Barclays is adopting the same tactic as
Barclaycard did when it acquired the Goldfish/Morgan Stanley credit
card brands in 2007, and added contactless functionality as a
compulsory feature into the new versions of those cards in late
2008.

At the time, Barclaycard stated that
credit card customers would not have the option of requesting
non-contactless versions of the cards, stating that customers could
simply choose not to use the contactless feature and use chip and
PIN payment instead.

But with contactless now being added to
its debit portfolio, Barclays is likely to face more resistance
from fraud-conscious current account customers who mistrust
contactless technology, given that payments will be taken directly
from their bank accounts, despite Barclays stressing that the risk
of fraud is miniscule due to technological safeguards already in
place.

There are also other logistical issues
that could arise, such as a rise in costs in administrative and
customer service processes.

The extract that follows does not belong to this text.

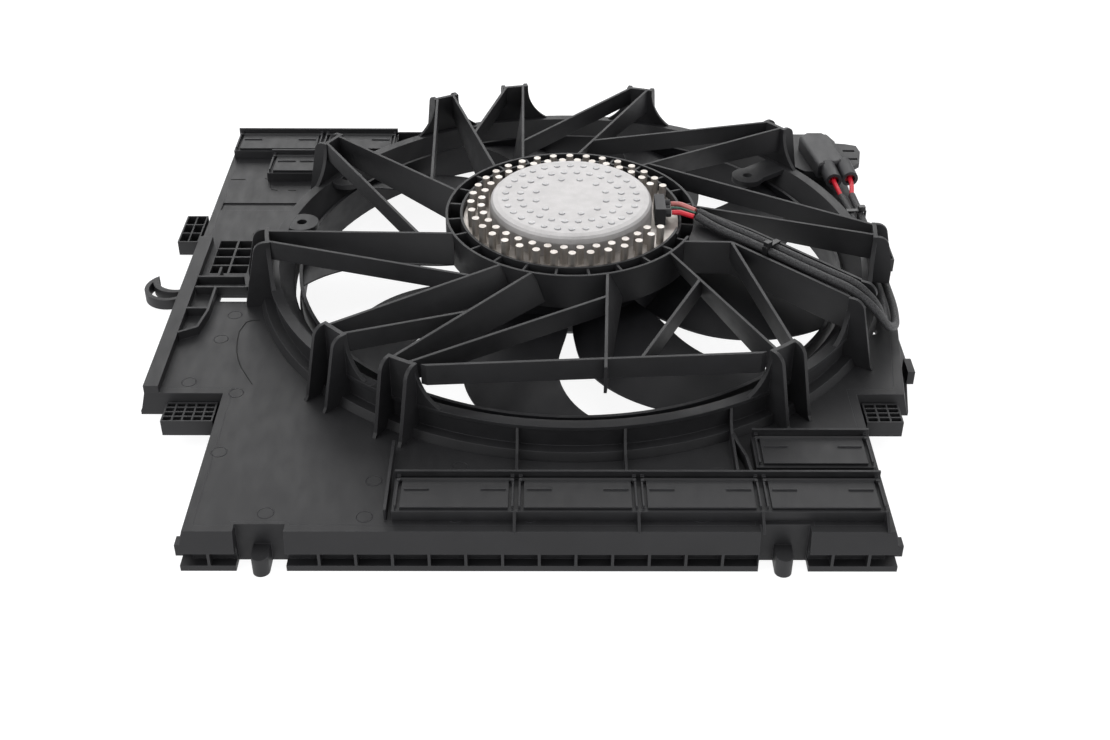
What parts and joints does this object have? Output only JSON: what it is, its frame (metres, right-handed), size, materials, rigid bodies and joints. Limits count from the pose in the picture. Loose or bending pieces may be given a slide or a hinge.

Also, most contactless terminals that
have been rolled out already are predominantly in the London
region, and cardholders outside the area may find a paucity of
locations where they would be able to use contactless.

Over 8,000 UK retailers already accept
contactless payments including many outlets of Pret A Manger,
Coffee Republic, EAT, Books etc, Krispy Kreme, Threshers and
thousands of independent retailers. However, that figure is well
short of the 15,000 merchants that Barclaycard predicted would be
accepting contactless by the end of 2008.